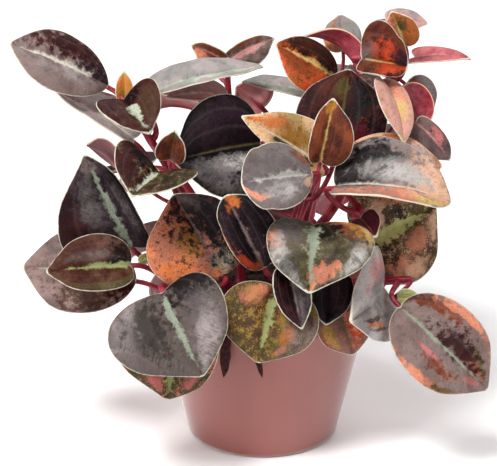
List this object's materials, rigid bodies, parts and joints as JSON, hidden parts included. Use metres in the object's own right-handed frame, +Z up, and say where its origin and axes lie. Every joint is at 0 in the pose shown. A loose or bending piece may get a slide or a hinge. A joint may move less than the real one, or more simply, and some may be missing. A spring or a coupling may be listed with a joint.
{
  "type": "potted plant",
  "caption": "Small bushy peperomia with fleshy heart-shaped maroon and silver leaves on red branching stems, growing in a pink tapered plastic nursery pot.",
  "frame": {"origin": "middle of the pot's flat base, on the surface it stands on", "axes": "+Z up along the pot's axis, -Y toward the plant's front, +X to the right seen from the front"},
  "size_m": [0.1559, 0.1289, 0.1431],
  "materials": {
    "pot_plastic": "satin",
    "soil_peat": "matte",
    "stem_skin": "satin",
    "leaf_skin": "satin"
  },
  "bodies": {
    "root": {"pot": "pot_plastic", "soil": "soil_peat", "stem_left": "stem_skin", "stem_front": "stem_skin", "stem_middle": "stem_skin", "stem_right": "stem_skin", "stem_top": "stem_skin", "stem_back_left": "stem_skin", "stem_back_right": "stem_skin", "leaf_a1": "leaf_skin", "leaf_a2": "leaf_skin", "leaf_a3": "leaf_skin", "leaf_a4": "leaf_skin", "leaf_a5": "leaf_skin", "leaf_b1": "leaf_skin", "leaf_b2": "leaf_skin", "leaf_c1": "leaf_skin", "leaf_c2": "leaf_skin", "leaf_d1": "leaf_skin", "leaf_d2": "leaf_skin", "leaf_d3": "leaf_skin", "leaf_e1": "leaf_skin", "leaf_e2": "leaf_skin", "leaf_e3": "leaf_skin", "leaf_e4": "leaf_skin", "leaf_e5": "leaf_skin", "leaf_f1": "leaf_skin", "leaf_f2": "leaf_skin", "leaf_f3": "leaf_skin", "leaf_f4": "leaf_skin", "leaf_g1": "leaf_skin", "leaf_g2": "leaf_skin", "leaf_g3": "leaf_skin", "leaf_h1": "leaf_skin", "leaf_h2": "leaf_skin", "leaf_h3": "leaf_skin", "leaf_h4": "leaf_skin", "leaf_i1": "leaf_skin", "leaf_i2": "leaf_skin", "leaf_i4": "leaf_skin", "leaf_i5": "leaf_skin", "leaf_j1": "leaf_skin", "leaf_j2": "leaf_skin", "leaf_j4": "leaf_skin", "leaf_j5": "leaf_skin", "leaf_j6": "leaf_skin", "leaf_j7": "leaf_skin", "leaf_j8": "leaf_skin", "leaf_j9": "leaf_skin", "leaf_k3": "leaf_skin", "leaf_k4": "leaf_skin", "leaf_k5": "leaf_skin", "leaf_k6": "leaf_skin", "leaf_m1": "leaf_skin", "leaf_m2": "leaf_skin", "leaf_m3": "leaf_skin", "leaf_n1": "leaf_skin", "leaf_n2": "leaf_skin", "leaf_n3": "leaf_skin", "leaf_n4": "leaf_skin"}
  },
  "joints": []
}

::::

● **EXERCISE DESCRIPTION**
Write each line above out exactly.

● **RESPONSE**
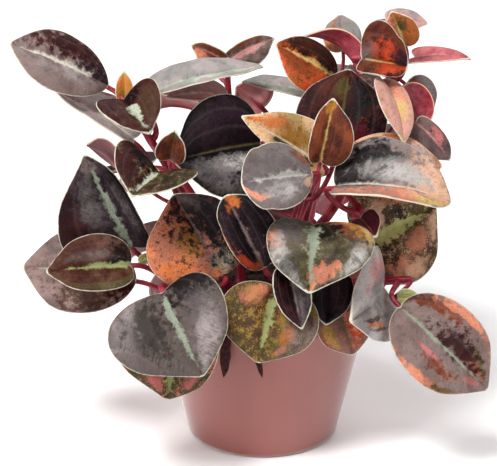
List this object's materials, rigid bodies, parts and joints as JSON, hidden parts included. Use metres in the object's own right-handed frame, +Z up, and say where its origin and axes lie. Every joint is at 0 in the pose shown. A loose or bending piece may get a slide or a hinge. A joint may move less than the real one, or more simply, and some may be missing. A spring or a coupling may be listed with a joint.
{
  "type": "potted plant",
  "caption": "Small bushy peperomia with fleshy heart-shaped maroon and silver leaves on red branching stems, growing in a pink tapered plastic nursery pot.",
  "frame": {"origin": "middle of the pot's flat base, on the surface it stands on", "axes": "+Z up along the pot's axis, -Y toward the plant's front, +X to the right seen from the front"},
  "size_m": [0.1559, 0.1289, 0.1431],
  "materials": {
    "pot_plastic": "satin",
    "soil_peat": "matte",
    "stem_skin": "satin",
    "leaf_skin": "satin"
  },
  "bodies": {
    "root": {"pot": "pot_plastic", "soil": "soil_peat", "stem_left": "stem_skin", "stem_front": "stem_skin", "stem_middle": "stem_skin", "stem_right": "stem_skin", "stem_top": "stem_skin", "stem_back_left": "stem_skin", "stem_back_right": "stem_skin", "leaf_a1": "leaf_skin", "leaf_a2": "leaf_skin", "leaf_a3": "leaf_skin", "leaf_a4": "leaf_skin", "leaf_a5": "leaf_skin", "leaf_b1": "leaf_skin", "leaf_b2": "leaf_skin", "leaf_c1": "leaf_skin", "leaf_c2": "leaf_skin", "leaf_d1": "leaf_skin", "leaf_d2": "leaf_skin", "leaf_d3": "leaf_skin", "leaf_e1": "leaf_skin", "leaf_e2": "leaf_skin", "leaf_e3": "leaf_skin", "leaf_e4": "leaf_skin", "leaf_e5": "leaf_skin", "leaf_f1": "leaf_skin", "leaf_f2": "leaf_skin", "leaf_f3": "leaf_skin", "leaf_f4": "leaf_skin", "leaf_g1": "leaf_skin", "leaf_g2": "leaf_skin", "leaf_g3": "leaf_skin", "leaf_h1": "leaf_skin", "leaf_h2": "leaf_skin", "leaf_h3": "leaf_skin", "leaf_h4": "leaf_skin", "leaf_i1": "leaf_skin", "leaf_i2": "leaf_skin", "leaf_i4": "leaf_skin", "leaf_i5": "leaf_skin", "leaf_j1": "leaf_skin", "leaf_j2": "leaf_skin", "leaf_j4": "leaf_skin", "leaf_j5": "leaf_skin", "leaf_j6": "leaf_skin", "leaf_j7": "leaf_skin", "leaf_j8": "leaf_skin", "leaf_j9": "leaf_skin", "leaf_k3": "leaf_skin", "leaf_k4": "leaf_skin", "leaf_k5": "leaf_skin", "leaf_k6": "leaf_skin", "leaf_m1": "leaf_skin", "leaf_m2": "leaf_skin", "leaf_m3": "leaf_skin", "leaf_n1": "leaf_skin", "leaf_n2": "leaf_skin", "leaf_n3": "leaf_skin", "leaf_n4": "leaf_skin"}
  },
  "joints": []
}